Process multiple images in single kernel launch.
Use texture units for free bilinear interpolation.
Use nppiResize for optimized single-image resize.
Basic bilinear interpolation with manual coordinate calculation.
__global__ void resize_bilinear(float* src, float* dst,
int src_h, int src_w,
int dst_h, int dst_w, int channels) {
int x = blockIdx.x * blockDim.x + threadIdx.x;
int y = blockIdx.y * blockDim.y + threadIdx.y;
if (x >= dst_w || y >= dst_h) return;
float scale_x = (float)src_w / dst_w;
float scale_y = (float)src_h / dst_h;
float src_x = (x + 0.5f) * scale_x - 0.5f;
float src_y = (y + 0.5f) * scale_y - 0.5f;
int x0 = (int)floorf(src_x), x1 = x0 + 1;
int y0 = (int)floorf(src_y), y1 = y0 + 1;
float wx = src_x - x0, wy = src_y - y0;
for (int c = 0; c < channels; c++) {
float v00 = src[(y0 * src_w + x0) * channels + c];
float v01 = src[(y0 * src_w + x1) * channels + c];
float v10 = src[(y1 * src_w + x0) * channels + c];
float v11 = src[(y1 * src_w + x1) * channels + c];
float val = (1-wy) * ((1-wx)*v00 + wx*v01) + wy * ((1-wx)*v10 + wx*v11);
dst[(y * dst_w + x) * channels + c] = val;
}
}Texture units provide free hardware bilinear interpolation.
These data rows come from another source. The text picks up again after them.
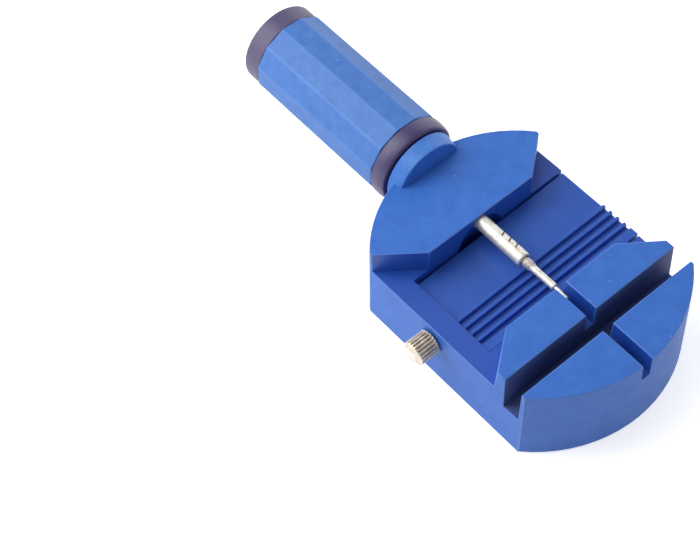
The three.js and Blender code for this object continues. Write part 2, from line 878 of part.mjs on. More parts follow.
const trayDrive = new THREE.Group();
trayDrive.add(part("tray", makeTray(), trayPlastic));
trayDrive.add(part("height_screw", makeHeightScrew(), nickel));
trayDrive.add(part("screw_clip", makeScrewClip(), steel));
trayDrive.add(part("tray_nut", makeTrayNut(), brass));

const handle = new THREE.Group();
handle.add(part("grip", makeGrip(), bluePlastic));
handle.add(part("front_ring", makeFrontRing(), purplePlastic));
handle.add(part("end_cap", makeEndCap(), purplePlastic));

const pinTrain = new THREE.Group();
pinTrain.add(part("pin_holder", makeHolder(), steel));
pinTrain.add(part("holder_clip", makeHolderClip(), steel));
pinTrain.add(part("pin_tip", makeTip(), steel));
pinTrain.add(part("ejector_pin", makeEjectorPin(), steel));

const tool = new THREE.Group();
tool.add(base, trayDrive, handle, pinTrain);

console.log("tray rises " + trayLift.toFixed(2) + " mm over its travel");

export default tool;
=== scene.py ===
"""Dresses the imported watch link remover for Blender.

The tool stands on a pale floor: a blue base with a sliding band tray, a knurled height
knob in its left wall, and a twelve-sided handle on the spindle that drives the ejector pin.
Lengths in the classes are millimetres, and every mesh is written in metres. The spindle runs
along Y towards the handle, and the height screw along X from the left wall.
"""

from __future__ import annotations

import logging
import math
from dataclasses import dataclass
from enum import Enum, IntEnum
from typing import Callable

import bmesh
import bpy
import numpy as np
from mathutils import Matrix, Vector


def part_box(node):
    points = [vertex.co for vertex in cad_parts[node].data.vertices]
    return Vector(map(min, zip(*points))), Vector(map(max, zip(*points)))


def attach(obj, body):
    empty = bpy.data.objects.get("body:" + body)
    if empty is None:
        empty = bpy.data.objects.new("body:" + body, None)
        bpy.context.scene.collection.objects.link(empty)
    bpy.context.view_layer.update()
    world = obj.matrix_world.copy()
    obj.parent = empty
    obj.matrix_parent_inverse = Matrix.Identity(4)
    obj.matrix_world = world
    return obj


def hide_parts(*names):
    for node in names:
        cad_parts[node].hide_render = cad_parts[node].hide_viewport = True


logging.basicConfig(level=logging.INFO, format="%(name)s %(message)s")
LOG = logging.getLogger("link_remover")

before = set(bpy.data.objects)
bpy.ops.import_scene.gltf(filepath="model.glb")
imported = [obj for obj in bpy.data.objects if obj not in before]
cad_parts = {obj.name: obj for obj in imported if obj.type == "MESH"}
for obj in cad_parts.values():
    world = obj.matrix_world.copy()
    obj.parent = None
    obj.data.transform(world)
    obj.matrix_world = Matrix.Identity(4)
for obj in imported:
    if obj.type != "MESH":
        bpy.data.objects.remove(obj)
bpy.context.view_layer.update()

MM = 0.001
SEAM = 1e-7  # metres: points nearer than this are one point
SAME_MM = 1e-6  # millimetres: rows whose radii differ by less lie on one run
FLAT_DEGREES = 0.6  # faces that turn by less are joined
MOULDED_SHARP_DEGREES = 35.0  # edges that turn by more stay crisp
TURNED_SHARP_DEGREES = 40.0
MOST_REACH = 0.48  # of a side, taken by the rounding at each end

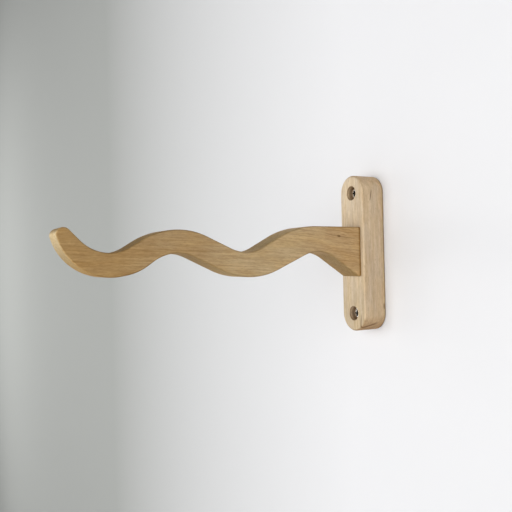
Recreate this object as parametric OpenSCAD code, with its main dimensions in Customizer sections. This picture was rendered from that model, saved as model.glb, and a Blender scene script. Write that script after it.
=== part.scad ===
// Wall hanger for a guitar: one waved wooden arm on a round-ended wall plate.
//
// Frame: millimetres, +Z up. The origin is the centre of the plate's back face, which lies on the wall
// (the plane Y = 0). The arm reaches out along -Y, and the plate's width runs along X.

/* [Wall plate] */
// Width of the plate, also the diameter of its round ends
plate_w = 26; // [24:1:34]
// Height of the plate over its round ends
plate_h = 115; // [105:1:150]
// Thickness of the plate
plate_t = 20; // [18:1:26]
// Radius of the rounded edge round the plate's front face
plate_edge_r = 1.5; // [0.5:0.5:3]

/* [Arm] */
// Width of the arm across X
arm_w = 20; // [16:1:22]
// Height of the arm's top face above the middle of the plate
arm_top_z = 19; // [18:0.5:21]
// Depth of the arm's lowest corner below the middle of the plate
arm_root_drop = 18; // [17:0.5:20]

/* [Wall fixing] */
// Distance between the two wall screws
wall_screw_spacing = 89; // [86:1:92]
// Diameter of the wall screws' threaded shank
wall_screw_d = 5; // [4:0.5:5]
// Length of the wall screws under the head
wall_screw_l = 60; // [50:5:80]
// Diameter of the wall screws' pan head
wall_head_d = 9; // [7:0.5:9.5]
// Height of the pan head
wall_head_h = 3.2; // [2.4:0.2:4]
// Diameter of the counterbore that hides the head
counterbore_d = 10.2; // [10:0.2:12]
// Depth of the counterbore below the plate's front face
counterbore_depth = 6.5; // [4.5:0.5:8]
// Diameter of the clearance hole for the wall screw
wall_hole_d = 5.5; // [5:0.5:6]

/* [Wall plugs] */
// Outer diameter of the wall plugs, and of the hole drilled in the wall
plug_d = 8; // [7:0.5:10]
// Length of the wall plugs
plug_l = 40; // [30:5:40]
// How far the plugs are set below the surface of the wall
plug_inset = 3; // [2.5:0.5:5]

/* [Arm fixing] */
// Diameter of the two screws that pull the arm against the plate
arm_screw_d = 4.5; // [4:0.5:5]
// Head diameter of those countersunk screws
arm_head_d = 8.5; // [8:0.5:9]
// Height of the upper arm screw above the middle of the plate
upper_screw_z = 13.5; // [13:0.5:14]
// Height of the dowel above the middle of the plate
dowel_z = 5.25; // [5:0.25:5.5]
// Height of the lower arm screw above the middle of the plate
lower_screw_z = -3; // [-3.5:0.5:-2.5]
// Length of the upper arm screw
upper_screw_l = 50; // [40:5:50]
// Length of the lower arm screw
lower_screw_l = 35; // [30:1:35]
// Diameter of the glued dowel
dowel_d = 8; // [6:1:8]
// Length of the glued dowel
dowel_l = 30; // [24:1:34]

/* [Hidden] */

$fn = 96;
// How far a cutting shape runs past the face that it opens
cut = 1;
// Largest turn between two points of an arc in the arm's outline, in degrees
arc_step = 3;

plate_r = plate_w / 2;
plate_end_z = plate_h / 2 - plate_r;
wall_screw_z = wall_screw_spacing / 2;
head_seat_y = -(plate_t - counterbore_depth);

// Radius of the rounded edge round the top of a pan head
pan_edge_r = wall_head_h / 2;
// Cross recess shared by all the screw heads
recess_w = 1.1;
recess_span = 4.6;
recess_depth = 1.8;
// Length of a screw's pointed end
screw_tip_l = 6;

// The countersunk heads sit this far below the plate's back face
sink_inset = 0.5;
dowel_in_plate = 12;
dowel_in_arm = dowel_l - dowel_in_plate;
// Glue space left at each end of the dowel
dowel_gap = 0.5;

plug_slot_w = 1.2;
// Share of the plug's length that is slit
plug_slot_share = 0.45;
plug_slot_l = plug_l * plug_slot_share;

// The arm's outline in its side view, as corners [distance from the plate's front face, height,
// radius of the arc that rounds the corner], clockwise from the top of the root.
arm_corners = [
    [0, arm_top_z, 0],
    [54, arm_top_z + 0.5, 60],      // flat top, turning down
    [93, -1, 27],                   // first hollow, where the headstock hangs
    [144, 22.5, 46],                // middle crest
    [188, -3.5, 24],                // second hollow
    [211.5, 21, 4.5],               // top of the upturned tip
    [215, 14, 3.5],                 // front of the tip
    [206.5, -16.5, 33],             // underside of the tip
    [167, -9.5, 33],                // underside of the second hollow
    [144.5, 6, 27],                 // underside of the middle crest
    [91, -19.5, 50],                // underside of the first hollow
    [35, 5, 27],                    // underside of the first crest
    [0, -arm_root_drop, 0]
];

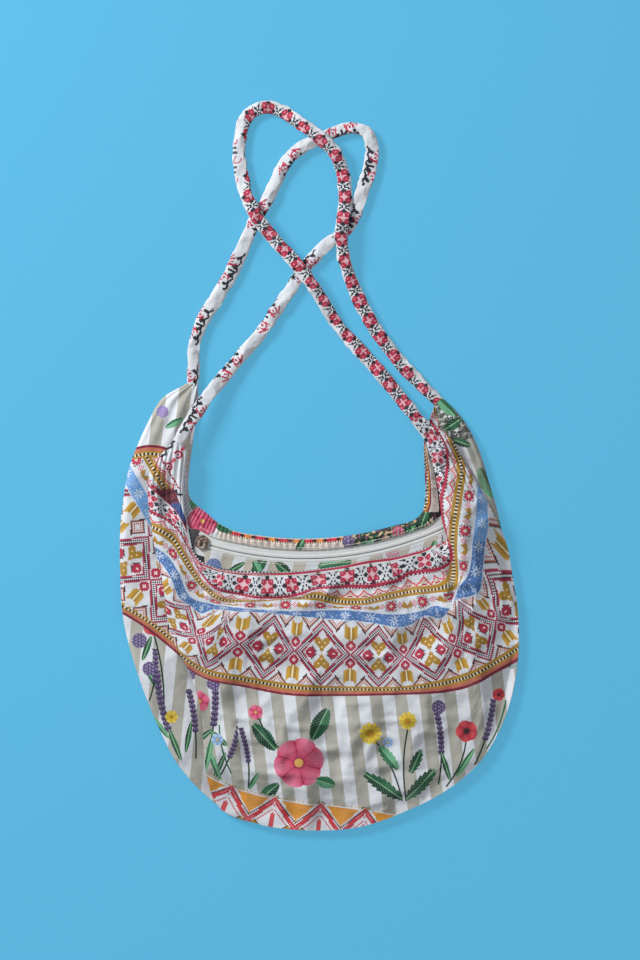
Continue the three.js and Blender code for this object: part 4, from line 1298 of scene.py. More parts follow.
class SheetLine:
    """A smooth line on the layout sheet, against which places are measured."""

    def __init__(self, knots: Sequence[tuple[float, float]], middle: float = 320.0,
                 reach: float = 60.0) -> None:
        """Draws the line.

        Args:
            knots: places on the line, from its left end.
            middle: how far across the sheet the lengths along the line begin.
            reach: how far the line runs on beyond its ends.
        """
        line = even_steps(smooth_curve(np.array(knots, dtype=float), 40 * len(knots)), 1.0)
        start = (line[0] - line[3]) / np.linalg.norm(line[0] - line[3])
        end = (line[-1] - line[-4]) / np.linalg.norm(line[-1] - line[-4])
        steps = np.arange(1.0, reach)[:, None]
        self.points = np.concatenate([line[0] + start * steps[::-1], line, line[-1] + end * steps])
        tangent = np.gradient(self.points, axis=0)
        self.tangents = tangent / np.linalg.norm(tangent, axis=1, keepdims=True)
        self.normals = np.stack([-self.tangents[:, 1], self.tangents[:, 0]], axis=1)
        gone = lengths_along(self.points)
        self.lengths = gone - gone[np.argmin(np.abs(self.points[:, 0] - middle))]
        self.tree = KDTree(len(self.points))
        for index, (x, y) in enumerate(self.points):
            self.tree.insert((x, y, 0.0), index)
        self.tree.balance()

    def measure(self, places: Array) -> tuple[Array, Array]:
        """Measures places against the line.

        Args:
            places: places on the sheet.

        Returns:
            How far below or outside the line they are, and how far along it.
        """
        nearest = np.array([self.tree.find((x, y, 0.0))[1] for x, y in places])
        away = places - self.points[nearest]
        outside = (away * self.normals[nearest]).sum(-1)
        return outside, self.lengths[nearest] + (away * self.tangents[nearest]).sum(-1)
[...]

// Use texture for hardware-accelerated interpolation
texture<float4, cudaTextureType2D, cudaReadModeElementType> texRef;
__global__ void resize_texture_batched(float4* dst, int dst_h, int dst_w,
float scale_x, float scale_y, int batch) {
int x = blockIdx.x * blockDim.x + threadIdx.x;
int y = blockIdx.y * blockDim.y + threadIdx.y;
int b = blockIdx.z;
if (x >= dst_w || y >= dst_h || b >= batch) return;
// Hardware bilinear interpolation via texture
float src_x = (x + 0.5f) * scale_x;
float src_y = (y + 0.5f) * scale_y;
float4 val = tex2D(texRef, src_x, src_y); // Free bilinear!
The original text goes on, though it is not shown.